Zugleich sind unsere beiden Länder bestrebt, die Modernisierung der multinationalen Streitkräfte, an denen sie beteiligt sind, zu beschleunigen. Die deutsch-französische Brigade wird die "vertiefte Integration" umsetzen und zu einem modernen Großverband mit sehr hoher Einsatzbereitschaft ausgebaut, der in der Lage sein wird, die anspruchsvollsten Einsätze für die Europäische Union und die NATO durchzuführen. Mit diesem Ziel haben das deutsche und das französische Heer die Leitlinien für die kommenden Jahre in einer "Gemeinsamen Vision für die Zukunft der deutsch-französischen Brigade" festgelegt. Neben ihrem Beitrag zum Projekt der Gefechtsverbände zur Krisenreaktion wird sich die Brigade gemeinsam mit dem Eurokorps im Jahr 2006 an der NATO Response Force (NRF) beteiligen.
Die Zusammenführung unserer militärischen Mittel wird zunehmend in die Beschaffung von gemeinsamen Ausrüstungen und die Zusammenlegung unserer Fähigkeiten münden. Unsere Länder begrüßen in dieser Hinsicht die Einführung des Kampfhubschraubers TIGER. In den Ausbildungsstätten von Luc (Frankreich) und Fassberg (Deutschland) werden bereits Fluglehrer und Mechaniker gemeinsam ausgebildet. Die Ausbildung der Piloten wird im September beginnen.
Im gleichen Geiste sind Deutschland und Frankreich übereingekommen, gemeinsam mit ihren interessierten Partnern alle Möglichkeiten einer europäischen Zusammenarbeit bei der im Jahr 2008 geplanten Einführung des militärischen Großraumtransportflugzeugs A 400M auszuloten. Es geht dabei sowohl um eine europäische Ausbildung als auch um europäische Logistik und die gemeinsame Nutzung der Transportflugzeuge. In diesem Rahmen verfolgen Deutschland und Frankreich weiter das Ziel, zeitgerecht eine gemeinsame Lufttransportstaffel aufzustellen. Unsere beiden Länder sind überein gekommen, ihre Überlegungen zur Gesamtheit dieser Fragen innerhalb der Gremien des deutsch-französischen Verteidigungs- und Sicherheitsrats zu intensivieren.

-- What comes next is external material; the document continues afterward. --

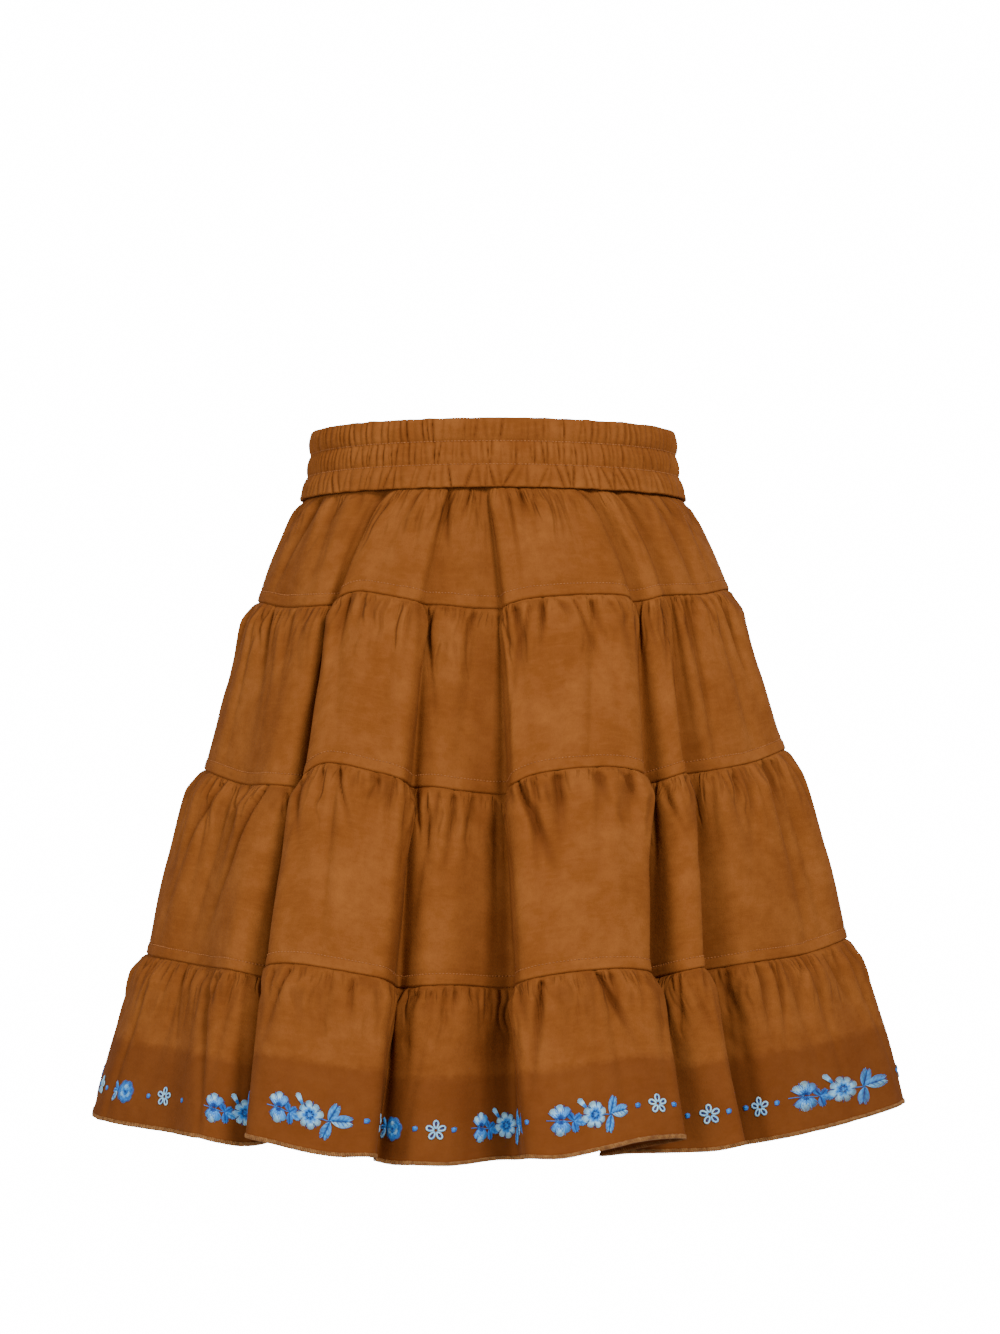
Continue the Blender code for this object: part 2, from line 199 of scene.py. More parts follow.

Mit dem Ziel, die Fähigkeiten der Europäischen Union zur Bedrohungsanalyse und zur Führung militärischer Operationen zu verbessern, beabsichtigen unsere Länder auch, ihre Zusammenarbeit zur gemeinsamen Bewältigung der strategischen Herausforderung der Nutzung des Weltraums fortzusetzen. Aus diesem Grund arbeiten wir am Verbund unserer nationalen raumgestützten Aufklärungsfähigkeiten, dem französischen System HELIOS II (optisch und Infrarot) und dem deutschen System SAR-Lupe (Radar). Der französische Satellit Helios II wurde erfolgreich am 18. Dezember 2004 in die Umlaufbahn gebracht. Der Start des ersten deutschen Satelliten SAR-Lupe ist für Anfang Februar 2006 vorgesehen. Die gemeinsame Nutzung des Verbundsystems soll Ende 2008 beginnen.